People were complaining about the Texas Educational Theatre Association conference being at a hotel that was actually in the airport. I’d stayed at a cheaper hotel a couple miles away, but just parking the car I had to pass through a labyrinth, which eventually let me out two miles from the conference, and it took two shuttle buses to get back to the hotel.
Getting out of the car, I grabbed about 15 brochures, not wanting to lug too much around through the conference, but soon discovered that I was running into lots of people who wanted them. There was an exhibit hall, including a couple of publishers who were considering my work. One, in particular, seemed particularly interested in my collection of “Moliere Monologues,” and they’d remembered me from a conference in New York about 18 months ago.

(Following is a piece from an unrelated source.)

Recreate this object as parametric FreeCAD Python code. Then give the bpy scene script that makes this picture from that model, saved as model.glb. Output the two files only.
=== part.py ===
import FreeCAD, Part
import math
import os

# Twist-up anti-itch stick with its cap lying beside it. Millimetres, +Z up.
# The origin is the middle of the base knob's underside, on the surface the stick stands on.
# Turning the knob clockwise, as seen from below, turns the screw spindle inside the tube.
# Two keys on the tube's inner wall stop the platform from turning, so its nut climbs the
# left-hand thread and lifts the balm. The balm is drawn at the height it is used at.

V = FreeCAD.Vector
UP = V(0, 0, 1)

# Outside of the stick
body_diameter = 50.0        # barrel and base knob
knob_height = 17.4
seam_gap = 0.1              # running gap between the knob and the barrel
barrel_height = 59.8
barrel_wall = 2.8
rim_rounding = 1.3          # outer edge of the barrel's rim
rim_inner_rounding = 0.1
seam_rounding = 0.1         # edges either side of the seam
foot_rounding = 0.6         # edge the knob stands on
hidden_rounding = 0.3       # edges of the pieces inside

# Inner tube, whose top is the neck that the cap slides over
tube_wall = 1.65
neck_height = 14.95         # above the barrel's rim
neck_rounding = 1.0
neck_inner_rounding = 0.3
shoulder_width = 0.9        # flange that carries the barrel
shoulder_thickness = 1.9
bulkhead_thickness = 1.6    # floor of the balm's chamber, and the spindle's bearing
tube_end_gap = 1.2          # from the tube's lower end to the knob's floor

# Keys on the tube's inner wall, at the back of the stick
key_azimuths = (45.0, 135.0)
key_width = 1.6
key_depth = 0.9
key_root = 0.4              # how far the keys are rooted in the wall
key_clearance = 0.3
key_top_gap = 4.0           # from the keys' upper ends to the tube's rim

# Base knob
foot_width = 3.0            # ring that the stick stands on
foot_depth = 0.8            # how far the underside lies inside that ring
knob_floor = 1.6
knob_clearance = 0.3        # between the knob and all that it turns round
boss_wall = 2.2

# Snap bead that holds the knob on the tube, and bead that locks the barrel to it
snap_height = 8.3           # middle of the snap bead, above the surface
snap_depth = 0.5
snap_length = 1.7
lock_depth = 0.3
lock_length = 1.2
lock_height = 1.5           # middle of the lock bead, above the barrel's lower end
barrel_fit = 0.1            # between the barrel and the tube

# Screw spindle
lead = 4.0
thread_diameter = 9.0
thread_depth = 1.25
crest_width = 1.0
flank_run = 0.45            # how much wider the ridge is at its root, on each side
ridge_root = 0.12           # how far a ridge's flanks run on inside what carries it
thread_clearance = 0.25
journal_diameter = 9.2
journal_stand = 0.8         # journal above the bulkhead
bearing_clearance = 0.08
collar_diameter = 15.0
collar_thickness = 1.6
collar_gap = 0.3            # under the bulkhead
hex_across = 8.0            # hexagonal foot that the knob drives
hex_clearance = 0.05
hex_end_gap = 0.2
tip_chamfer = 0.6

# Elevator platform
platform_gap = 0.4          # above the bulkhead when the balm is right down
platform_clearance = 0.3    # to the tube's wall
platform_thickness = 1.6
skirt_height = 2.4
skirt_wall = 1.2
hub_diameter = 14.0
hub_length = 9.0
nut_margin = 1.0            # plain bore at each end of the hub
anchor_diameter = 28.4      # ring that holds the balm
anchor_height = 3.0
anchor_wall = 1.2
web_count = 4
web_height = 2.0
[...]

I went off to give my workshop, now with about 5 brochures left, and another 5 business cards, and I had to double check that I was in the right room, when I saw that my workshop room was already full of people. My workshop had been a last minute addition to the program, so I had figured on no more than a dozen attendees. There were at least forty there.

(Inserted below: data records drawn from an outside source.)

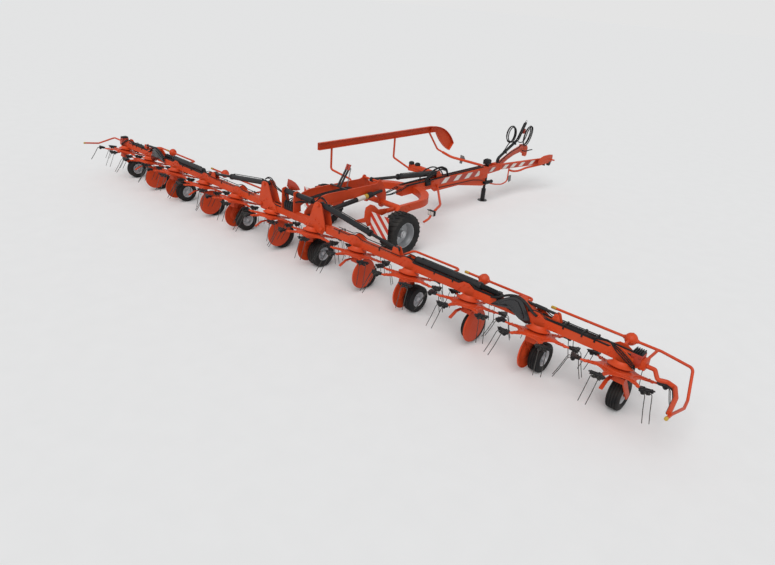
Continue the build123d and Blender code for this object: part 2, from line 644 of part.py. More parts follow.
def drawbar():
    """Box drawbar with the row cylinder's lugs, the head plates and the two hitch arms."""
    half = DRAWBAR_WIDTH / 2
    bar = box_between((-half, DRAWBAR_START, DRAWBAR_LOW), (half, DRAWBAR_END, DRAWBAR_HIGH))
    for side in (-1, 1):
        low, high = sorted((side * half, side * (half + HEAD_PLATE)))
        outline = [(DRAWBAR_END - 300, DRAWBAR_LOW), (HEAD_END - 60, DRAWBAR_LOW + 30),
                   (HEAD_END, DRAWBAR_LOW + 60), (HEAD_END, DRAWBAR_HIGH), (DRAWBAR_END - 300, DRAWBAR_HIGH)]
        bar += plate_yz(outline, low, high)
        lug = [(ROW_LIFT_BASE_Y - 50, DRAWBAR_HIGH), (ROW_LIFT_BASE_Y + 160, DRAWBAR_HIGH),
               (ROW_LIFT_BASE_Y + 45, ROW_LIFT_BASE_Z + 45), (ROW_LIFT_BASE_Y - 50, ROW_LIFT_BASE_Z + 45)]
        low, high = sorted((side * (EYE_WIDTH / 2 + 2), side * (EYE_WIDTH / 2 + 2 + CLEVIS_THICKNESS)))
        bar += plate_yz(lug, low, high)
    reach = EYE_WIDTH / 2 + 2 + CLEVIS_THICKNESS + 8
    bar += round_bar((-reach, ROW_LIFT_BASE_Y, ROW_LIFT_BASE_Z), (reach, ROW_LIFT_BASE_Y, ROW_LIFT_BASE_Z),
                     CYLINDER_PIN_RADIUS)
    bar += box_between((-half, HEAD_END - 140, DRAWBAR_LOW + 50), (half, HEAD_END - 20, DRAWBAR_HIGH))
    wedge = [(WEDGE_START, DRAWBAR_LOW + 1), (DRAWBAR_END, DRAWBAR_LOW + 1), (DRAWBAR_END, WEDGE_LOW),
             (DRAWBAR_END - 120, WEDGE_LOW)]
    bar += plate_yz(wedge, -half + 15, half - 15)
    stripes = [(3410, DRAWBAR_HIGH), (3410, 650), (3520, 575), (5460, 575), (5460, DRAWBAR_HIGH)]
    bar += plate_yz(stripes, half, half + 8)
    bar += bent_tube([(half - 10, 3630, 690), (960, 2620, 690), (1085, 2330, 690), (1100, 2200, 640)], 34, 90)
    end = ARM_END_Y
    straight = [(HEAD_END - 60, 700), (HEAD_END + 40, 690), (end - 130, 690), (end - 60, 675),
                (end - 12, 700), (end, 760), (end - 15, 820), (end - 90, 845), (end - 250, 830),
                (HEAD_END - 60, 820)]
    arched = [(HEAD_END - 60, 700), (6300, 720), (6620, 790), (7000, 835), (7560, 845), (7650, 800),
              (7680, 700),
              (end - 60, 680), (end - 8, 710), (end, 900), (end - 60, 965), (7620, 1000), (7300, 985),
              (6900, 950), (6500, 880), (6200, 830), (HEAD_END - 60, 820)]
    for side, profile in ((1, straight), (-1, arched)):
        inner = side * (half + HEAD_PLATE - 2 * ARM_HALF)
        outer = side * (half + HEAD_PLATE)
        near = side * (ARM_END_X - ARM_HALF)
        far = side * (ARM_END_X + ARM_HALF)
        arm = [(inner, HEAD_END - 60), (outer, HEAD_END - 60), (outer, HEAD_END), (far, ARM_END_Y - 250),
               (far, ARM_END_Y + 20), (near, ARM_END_Y + 20), (near, ARM_END_Y - 240),
               (inner, HEAD_END + 20)]
        bar += plate_xy(arm, 600, 1020) & plate_yz(profile, -2 * ARM_END_X, 2 * ARM_END_X)
        face = ARM_END_X + ARM_HALF
        bar += round_bar((side * face, ARM_END_Y - 60, HITCH_PIN_Z),
                         (side * (face + HITCH_PIN_LENGTH), ARM_END_Y - 60, HITCH_PIN_Z), HITCH_PIN_RADIUS)
    return bar


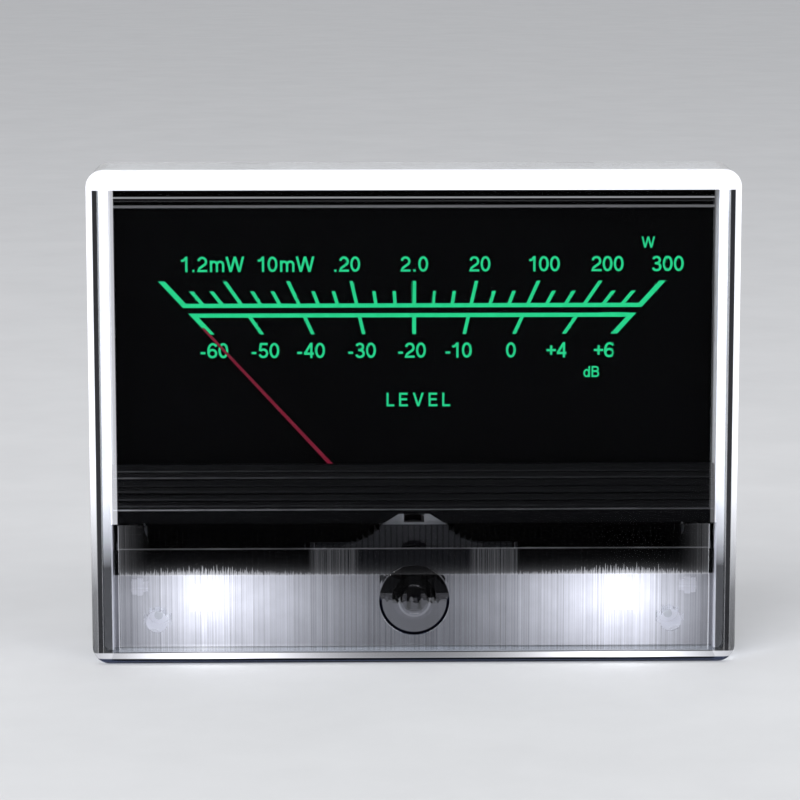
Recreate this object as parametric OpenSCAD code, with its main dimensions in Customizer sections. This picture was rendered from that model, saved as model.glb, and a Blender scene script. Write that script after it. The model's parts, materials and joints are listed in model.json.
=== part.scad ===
/* [Front cover] */
// Width of the clear cover, left to right
cover_w = 134; // [130:1:150]
// Height of the clear cover
cover_h = 103; // [101:1:116]
// Depth of the clear cover, from the panel to its front face
cover_depth = 19; // [18.5:0.5:22]
// Thickness of the front plate
cover_front = 2.4; // [2:0.1:2.8]
// Thickness of the side walls
cover_wall = 2.2; // [1.8:0.1:2.4]
// Radius of the four outer corners
cover_corner_r = 3.6; // [3:0.1:5]
// Radius of the front edge all round
cover_edge_r = 1.2; // [0.8:0.1:1.6]
// Distance between two flutes of the lower window
flute_pitch = 1.2; // [1:0.1:2]
// Depth of the flutes
flute_depth = 0.35; // [0.25:0.05:0.4]
// Height of the shallow step round the upper window
window_step = 0.5; // [0.3:0.1:0.7]
// Radius of the posts that take the cover screws
cover_post_r = 2.3; // [2.2:0.1:2.5]

/* [Rear case] */
// Clearance between the case and the inside of the cover
case_gap = 0.2; // [0.1:0.05:0.3]
// Thickness of the flange that seats on the panel
flange_t = 2.5; // [2.2:0.1:3.2]
// Thickness of the white rail that frames the dial
rail_t = 1.9; // [1.7:0.1:2.1]
// Height of the rear tub
tub_h = 66; // [65:1:72]
// Depth of the rear tub behind the panel
tub_depth = 17; // [16:0.5:24]
// Wall of the rear tub
tub_wall = 1.8; // [1.5:0.1:2]
// Radius of the mounting studs and terminal posts
stud_r = 1.5; // [1.25:0.25:1.5]
// Length of the mounting studs behind the panel
stud_len = 14; // [8:1:20]
// Distance of the mounting studs from the inside of the rails
stud_inset = 3.2; // [3:0.1:3.6]
// Distance between the two terminal posts
terminal_span = 28; // [20:1:40]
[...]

My new friend Nancy Jo, from Brownwood, had recruited some friends to come to the workshop, and early on one of the publishers (who was also a friend of Nancy’s), who I’d also been trying to get interested in my work, showed up.
It was a brief workshop, and I had to fit two hours of material into about 75 minutes, which kept me from worrying about making sure that I covered everything. If the “next thing” wasn’t coming to me as I spoke, I just jumped to the next thing that came to mind.
At the end, a couple dozen lined up at my table to pick up a brochure and a card, and eventually I just had to shout out how to find me on the internet. My friend Cheryl, from Galveston, was there, and we chatted over setting up an invitation-only performance in the Houston area for theatre or French teachers who might want to book me in coming years. I finally had to hurry off, but even as I waited for the shuttle bus, I found myself chatting up a woman who runs an arts event series in Texarkana, who gave me HER card so that I could send her a brochure.
On my way north, I caught dinner with Susan, from the U of Oklahoma (which had brought my show in almost exactly a year before). Susan invited me to check out the renovated art gallery on campus, so I stuck around until the next morning, where I saw what I think is the largest private collection ever donated to a University gallery.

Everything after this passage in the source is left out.